I shall conclude by focusing on the more general question of UN reform. There are two urgent priorities. One is reforming the Security Council—to which both the hon. Gentleman and my hon. Friend the Member for Islington, North referred—to make it far more representative. Permanent reform remains the ultimate prize, but an intermediate solution such as that set out in the report of the high-level panel on threats, challenges and change would be a helpful first step. Such reform would consolidate the Security Council's primacy as the authoritative body on maintaining international peace and security. It would counter charges of irrelevance made by those who do not yet have the stake that they feel they deserve, and acknowledge that those nations need to be part of the solution.
The second element of reform is to deliver system-wide coherence across the UN, building on the November 2006 high-level panel report, "Delivering as One". Massive growth in UN development, humanitarian and environmental systems is not yet matched by the coherence that would allow them to be sufficiently effective and efficient. Some $15 billion-worth of official development assistance is channelled through the UN, and that money must be used to best effect. That is particularly relevant in the context of the current economic crisis. For example, 23 separate agencies working on water issues in the UN system is not an efficient division of labour. We must continue to drive forward the "One UN" reform processes being piloted in eight countries around the world.

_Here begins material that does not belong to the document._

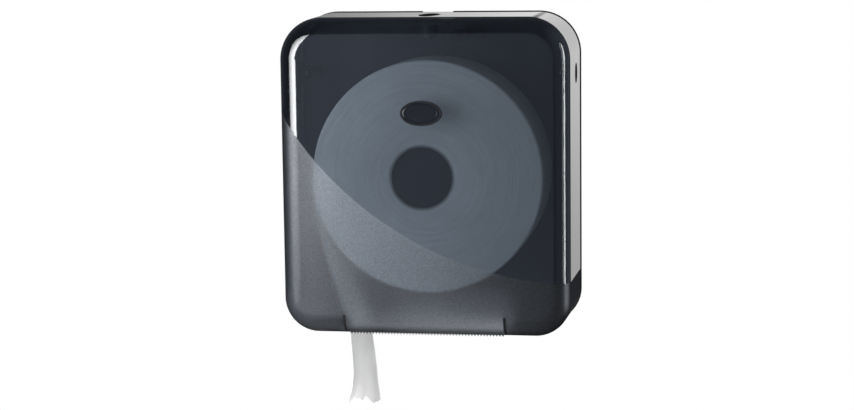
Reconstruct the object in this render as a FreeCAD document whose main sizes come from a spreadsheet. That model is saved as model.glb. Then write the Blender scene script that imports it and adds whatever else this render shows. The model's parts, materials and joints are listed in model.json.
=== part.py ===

Better ways of managing our global affairs will emerge from multilateral negotiations. We remain committed to that. From civil society—my hon. Friend referred to the central importance of civil society in situations such as this—to business, and from public health to terrorism, there are just too many reasons why we need multilateral approaches. We must ensure that the platform for that continues to be a United Nations, but a United Nations that is reformed and fit for the 21st century and that can respond properly and nimbly to humanitarian crises and tragedies such as the one that we are seeing unfold in Sri Lanka.